### Stated goal:
Take the records underneath and set them down exactly.
#### Data lines
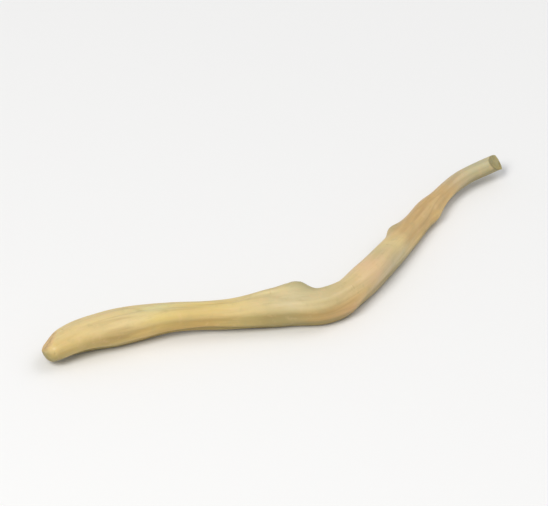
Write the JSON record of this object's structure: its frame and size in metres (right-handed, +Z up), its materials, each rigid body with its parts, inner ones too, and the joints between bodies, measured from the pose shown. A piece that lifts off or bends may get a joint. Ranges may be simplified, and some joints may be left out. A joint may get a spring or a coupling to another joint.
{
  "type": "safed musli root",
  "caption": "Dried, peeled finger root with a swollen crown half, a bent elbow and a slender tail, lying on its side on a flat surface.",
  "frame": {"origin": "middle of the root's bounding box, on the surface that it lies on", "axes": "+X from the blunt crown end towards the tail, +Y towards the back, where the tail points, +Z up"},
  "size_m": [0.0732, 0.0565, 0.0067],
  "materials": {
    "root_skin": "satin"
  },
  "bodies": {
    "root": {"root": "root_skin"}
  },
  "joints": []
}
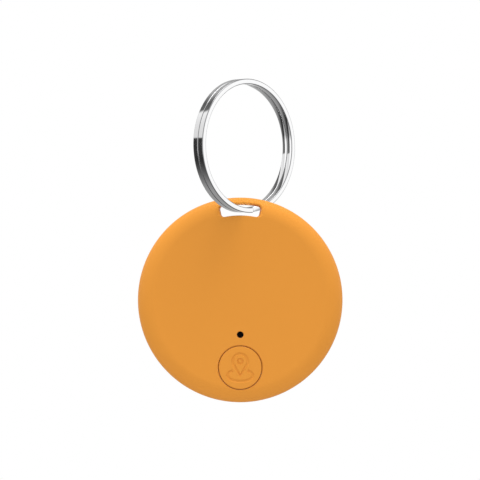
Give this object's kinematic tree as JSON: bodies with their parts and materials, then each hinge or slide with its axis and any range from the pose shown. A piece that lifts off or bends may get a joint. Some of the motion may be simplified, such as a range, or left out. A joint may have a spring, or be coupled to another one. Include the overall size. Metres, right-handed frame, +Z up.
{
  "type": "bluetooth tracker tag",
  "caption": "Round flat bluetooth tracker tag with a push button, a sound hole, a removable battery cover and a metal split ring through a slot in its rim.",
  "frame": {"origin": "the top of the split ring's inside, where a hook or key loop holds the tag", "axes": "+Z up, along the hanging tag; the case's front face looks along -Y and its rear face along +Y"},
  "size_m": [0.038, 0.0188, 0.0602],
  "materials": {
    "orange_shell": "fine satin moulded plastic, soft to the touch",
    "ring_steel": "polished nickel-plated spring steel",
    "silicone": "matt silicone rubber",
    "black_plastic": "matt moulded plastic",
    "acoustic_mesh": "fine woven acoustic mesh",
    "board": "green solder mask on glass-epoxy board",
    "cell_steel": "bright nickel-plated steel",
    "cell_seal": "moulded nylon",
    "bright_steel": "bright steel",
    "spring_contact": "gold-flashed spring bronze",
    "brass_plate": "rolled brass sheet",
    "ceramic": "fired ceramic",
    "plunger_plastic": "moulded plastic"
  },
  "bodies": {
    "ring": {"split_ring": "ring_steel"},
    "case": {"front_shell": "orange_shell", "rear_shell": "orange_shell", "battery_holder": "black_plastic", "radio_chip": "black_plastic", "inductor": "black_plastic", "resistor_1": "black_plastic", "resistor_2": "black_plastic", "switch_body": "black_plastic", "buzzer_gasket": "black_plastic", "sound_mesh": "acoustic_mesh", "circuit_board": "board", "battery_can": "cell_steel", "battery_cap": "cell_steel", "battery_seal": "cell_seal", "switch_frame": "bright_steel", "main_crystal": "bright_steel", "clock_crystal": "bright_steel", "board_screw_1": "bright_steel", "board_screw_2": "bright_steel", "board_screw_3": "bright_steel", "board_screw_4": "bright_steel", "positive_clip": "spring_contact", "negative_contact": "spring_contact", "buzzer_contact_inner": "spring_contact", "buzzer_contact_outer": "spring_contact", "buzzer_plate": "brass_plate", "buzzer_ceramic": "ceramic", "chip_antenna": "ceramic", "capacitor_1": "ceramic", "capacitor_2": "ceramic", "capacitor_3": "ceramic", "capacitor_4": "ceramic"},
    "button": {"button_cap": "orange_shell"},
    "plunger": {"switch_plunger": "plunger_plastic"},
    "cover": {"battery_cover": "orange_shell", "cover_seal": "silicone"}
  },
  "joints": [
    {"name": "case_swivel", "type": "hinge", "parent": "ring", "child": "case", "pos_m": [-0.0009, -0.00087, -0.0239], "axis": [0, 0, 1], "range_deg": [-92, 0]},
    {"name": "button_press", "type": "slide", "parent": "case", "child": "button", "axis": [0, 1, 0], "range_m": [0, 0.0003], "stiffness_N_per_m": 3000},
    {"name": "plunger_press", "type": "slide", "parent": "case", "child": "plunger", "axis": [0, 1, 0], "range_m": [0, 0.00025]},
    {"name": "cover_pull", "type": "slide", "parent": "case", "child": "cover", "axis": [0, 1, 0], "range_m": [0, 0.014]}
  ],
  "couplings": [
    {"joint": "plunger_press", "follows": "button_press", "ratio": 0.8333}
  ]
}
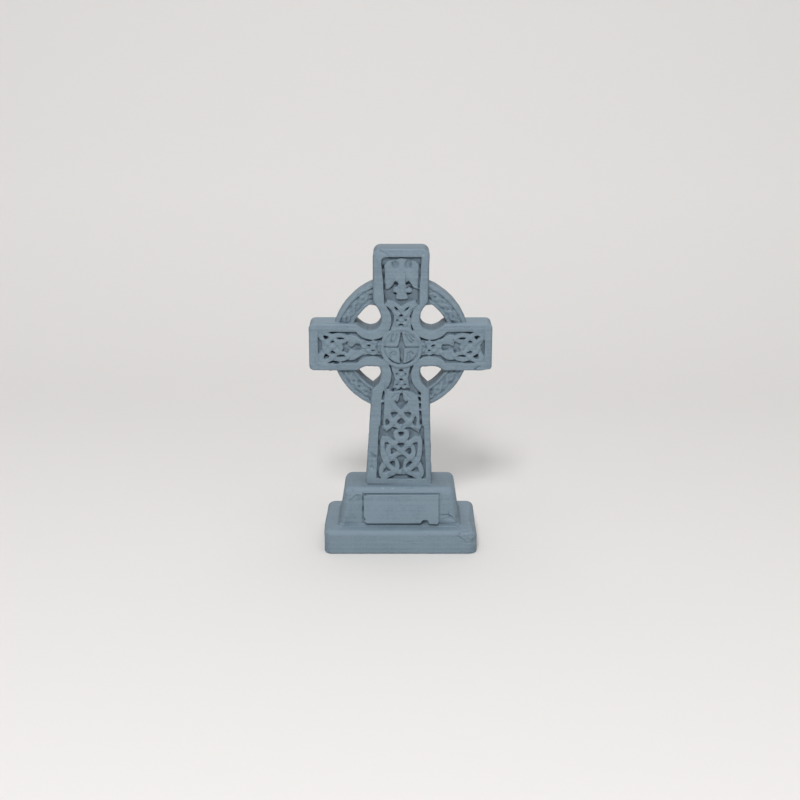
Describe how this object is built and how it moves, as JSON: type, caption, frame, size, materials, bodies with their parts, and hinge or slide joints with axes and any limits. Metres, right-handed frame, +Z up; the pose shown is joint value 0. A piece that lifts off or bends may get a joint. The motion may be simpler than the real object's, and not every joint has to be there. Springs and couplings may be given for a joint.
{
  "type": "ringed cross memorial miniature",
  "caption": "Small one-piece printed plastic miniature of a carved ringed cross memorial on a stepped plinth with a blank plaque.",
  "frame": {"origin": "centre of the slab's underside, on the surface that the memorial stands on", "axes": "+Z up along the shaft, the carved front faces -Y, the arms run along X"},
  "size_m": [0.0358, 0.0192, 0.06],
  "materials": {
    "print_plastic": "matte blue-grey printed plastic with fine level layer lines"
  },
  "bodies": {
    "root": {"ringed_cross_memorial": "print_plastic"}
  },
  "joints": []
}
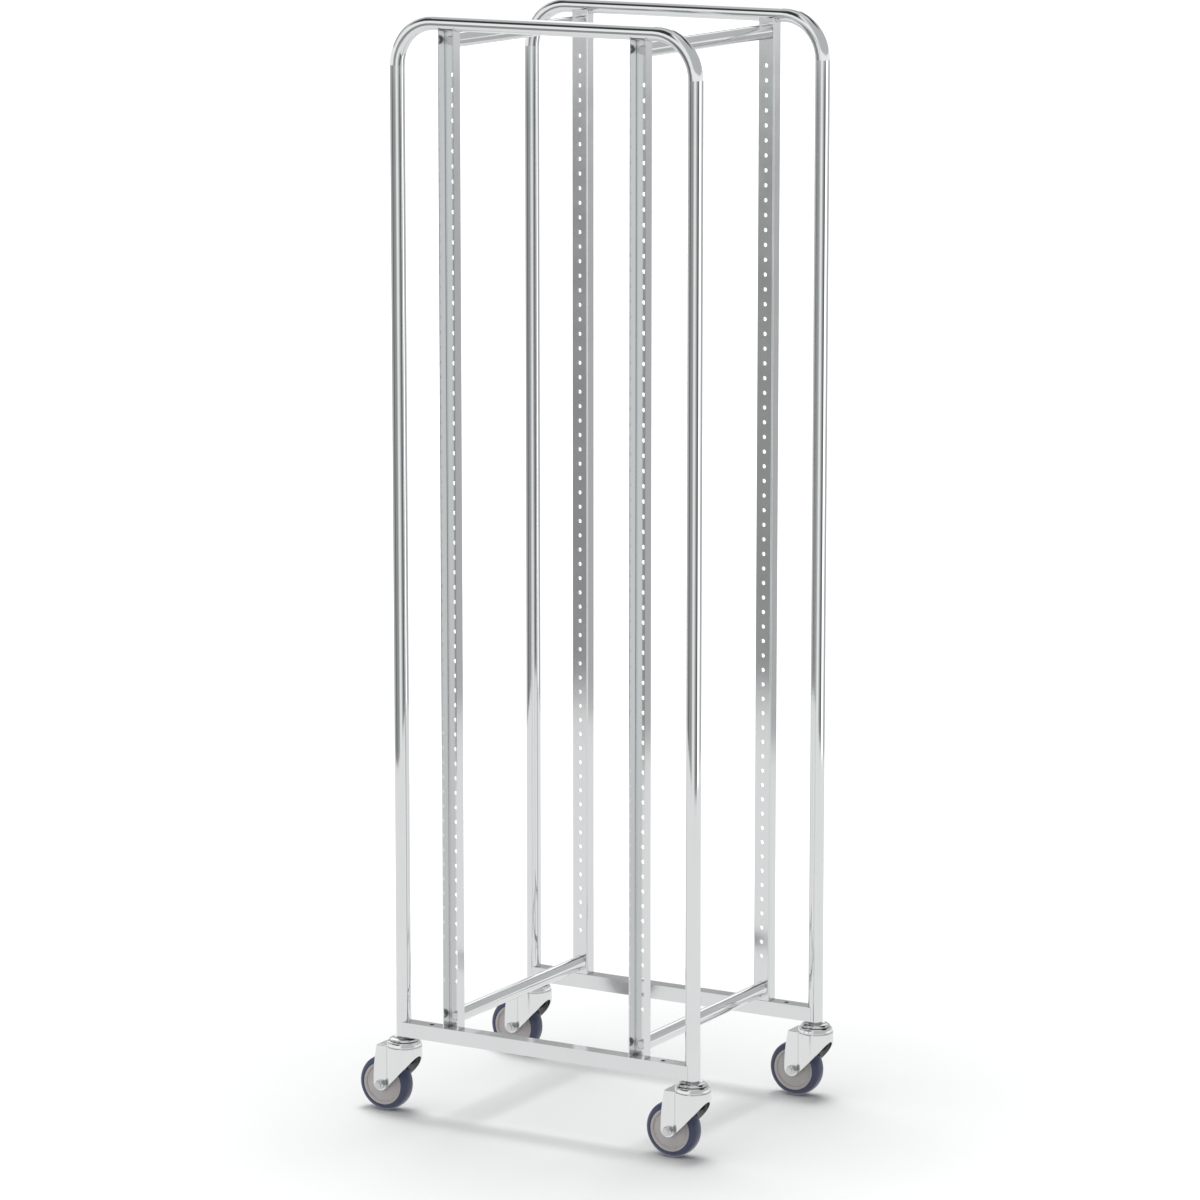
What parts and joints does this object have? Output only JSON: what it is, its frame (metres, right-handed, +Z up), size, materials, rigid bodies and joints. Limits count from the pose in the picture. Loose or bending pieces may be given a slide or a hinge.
########
### Full solution:
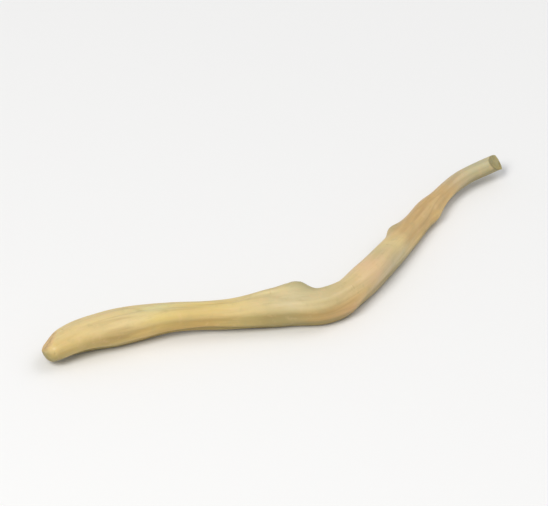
Write the JSON record of this object's structure: its frame and size in metres (right-handed, +Z up), its materials, each rigid body with its parts, inner ones too, and the joints between bodies, measured from the pose shown. A piece that lifts off or bends may get a joint. Ranges may be simplified, and some joints may be left out. A joint may get a spring or a coupling to another joint.
{
  "type": "safed musli root",
  "caption": "Dried, peeled finger root with a swollen crown half, a bent elbow and a slender tail, lying on its side on a flat surface.",
  "frame": {"origin": "middle of the root's bounding box, on the surface that it lies on", "axes": "+X from the blunt crown end towards the tail, +Y towards the back, where the tail points, +Z up"},
  "size_m": [0.0732, 0.0565, 0.0067],
  "materials": {
    "root_skin": "satin"
  },
  "bodies": {
    "root": {"root": "root_skin"}
  },
  "joints": []
}
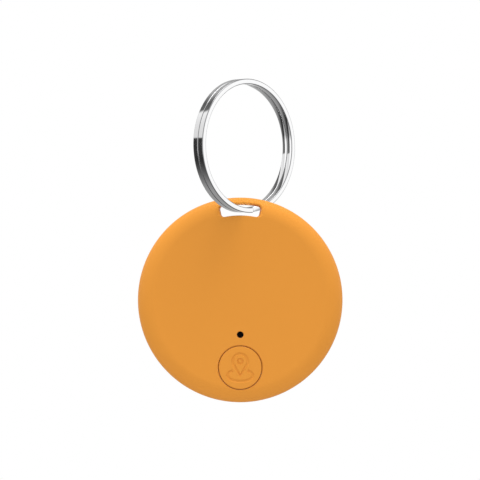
Give this object's kinematic tree as JSON: bodies with their parts and materials, then each hinge or slide with its axis and any range from the pose shown. A piece that lifts off or bends may get a joint. Some of the motion may be simplified, such as a range, or left out. A joint may have a spring, or be coupled to another one. Include the overall size. Metres, right-handed frame, +Z up.
{
  "type": "bluetooth tracker tag",
  "caption": "Round flat bluetooth tracker tag with a push button, a sound hole, a removable battery cover and a metal split ring through a slot in its rim.",
  "frame": {"origin": "the top of the split ring's inside, where a hook or key loop holds the tag", "axes": "+Z up, along the hanging tag; the case's front face looks along -Y and its rear face along +Y"},
  "size_m": [0.038, 0.0188, 0.0602],
  "materials": {
    "orange_shell": "fine satin moulded plastic, soft to the touch",
    "ring_steel": "polished nickel-plated spring steel",
    "silicone": "matt silicone rubber",
    "black_plastic": "matt moulded plastic",
    "acoustic_mesh": "fine woven acoustic mesh",
    "board": "green solder mask on glass-epoxy board",
    "cell_steel": "bright nickel-plated steel",
    "cell_seal": "moulded nylon",
    "bright_steel": "bright steel",
    "spring_contact": "gold-flashed spring bronze",
    "brass_plate": "rolled brass sheet",
    "ceramic": "fired ceramic",
    "plunger_plastic": "moulded plastic"
  },
  "bodies": {
    "ring": {"split_ring": "ring_steel"},
    "case": {"front_shell": "orange_shell", "rear_shell": "orange_shell", "battery_holder": "black_plastic", "radio_chip": "black_plastic", "inductor": "black_plastic", "resistor_1": "black_plastic", "resistor_2": "black_plastic", "switch_body": "black_plastic", "buzzer_gasket": "black_plastic", "sound_mesh": "acoustic_mesh", "circuit_board": "board", "battery_can": "cell_steel", "battery_cap": "cell_steel", "battery_seal": "cell_seal", "switch_frame": "bright_steel", "main_crystal": "bright_steel", "clock_crystal": "bright_steel", "board_screw_1": "bright_steel", "board_screw_2": "bright_steel", "board_screw_3": "bright_steel", "board_screw_4": "bright_steel", "positive_clip": "spring_contact", "negative_contact": "spring_contact", "buzzer_contact_inner": "spring_contact", "buzzer_contact_outer": "spring_contact", "buzzer_plate": "brass_plate", "buzzer_ceramic": "ceramic", "chip_antenna": "ceramic", "capacitor_1": "ceramic", "capacitor_2": "ceramic", "capacitor_3": "ceramic", "capacitor_4": "ceramic"},
    "button": {"button_cap": "orange_shell"},
    "plunger": {"switch_plunger": "plunger_plastic"},
    "cover": {"battery_cover": "orange_shell", "cover_seal": "silicone"}
  },
  "joints": [
    {"name": "case_swivel", "type": "hinge", "parent": "ring", "child": "case", "pos_m": [-0.0009, -0.00087, -0.0239], "axis": [0, 0, 1], "range_deg": [-92, 0]},
    {"name": "button_press", "type": "slide", "parent": "case", "child": "button", "axis": [0, 1, 0], "range_m": [0, 0.0003], "stiffness_N_per_m": 3000},
    {"name": "plunger_press", "type": "slide", "parent": "case", "child": "plunger", "axis": [0, 1, 0], "range_m": [0, 0.00025]},
    {"name": "cover_pull", "type": "slide", "parent": "case", "child": "cover", "axis": [0, 1, 0], "range_m": [0, 0.014]}
  ],
  "couplings": [
    {"joint": "plunger_press", "follows": "button_press", "ratio": 0.8333}
  ]
}
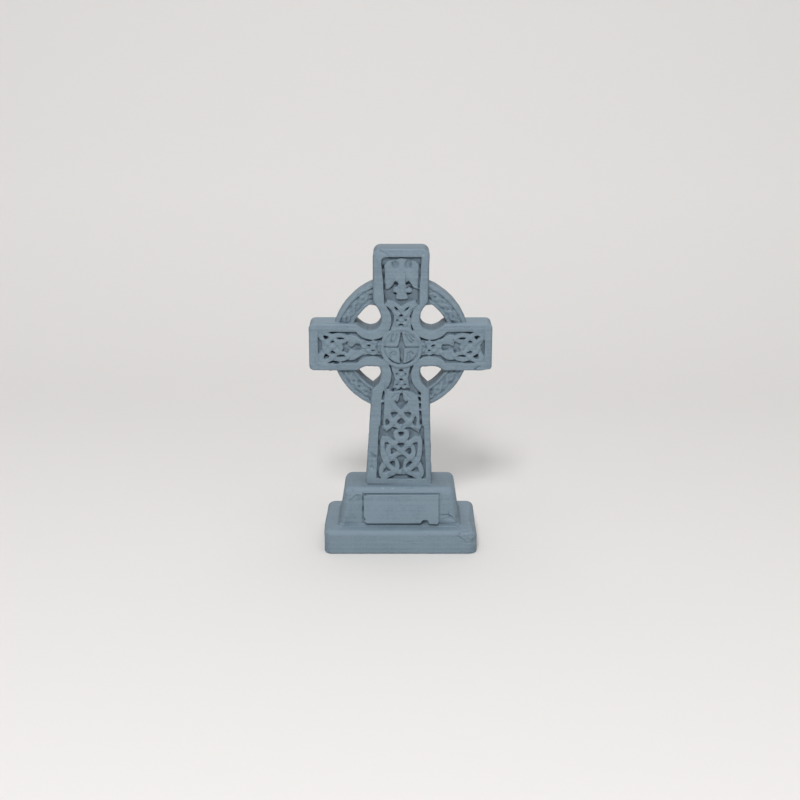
Describe how this object is built and how it moves, as JSON: type, caption, frame, size, materials, bodies with their parts, and hinge or slide joints with axes and any limits. Metres, right-handed frame, +Z up; the pose shown is joint value 0. A piece that lifts off or bends may get a joint. The motion may be simpler than the real object's, and not every joint has to be there. Springs and couplings may be given for a joint.
{
  "type": "ringed cross memorial miniature",
  "caption": "Small one-piece printed plastic miniature of a carved ringed cross memorial on a stepped plinth with a blank plaque.",
  "frame": {"origin": "centre of the slab's underside, on the surface that the memorial stands on", "axes": "+Z up along the shaft, the carved front faces -Y, the arms run along X"},
  "size_m": [0.0358, 0.0192, 0.06],
  "materials": {
    "print_plastic": "matte blue-grey printed plastic with fine level layer lines"
  },
  "bodies": {
    "root": {"ringed_cross_memorial": "print_plastic"}
  },
  "joints": []
}
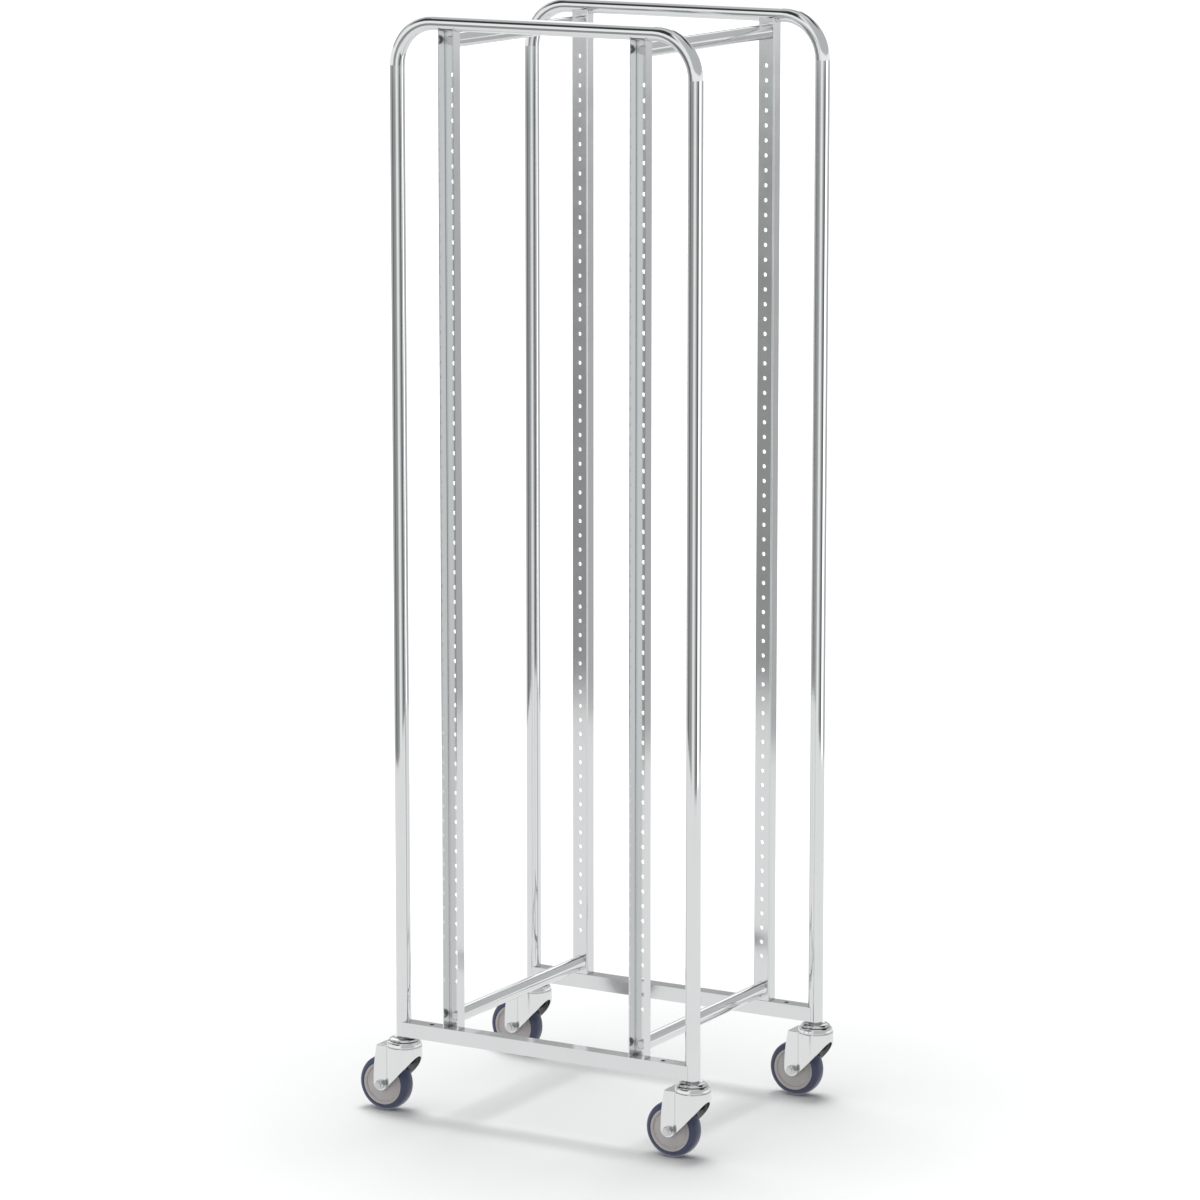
What parts and joints does this object have? Output only JSON: what it is, its frame (metres, right-handed, +Z up), size, materials, rigid bodies and joints. Limits count from the pose in the picture. Loose or bending pieces may be given a slide or a hinge.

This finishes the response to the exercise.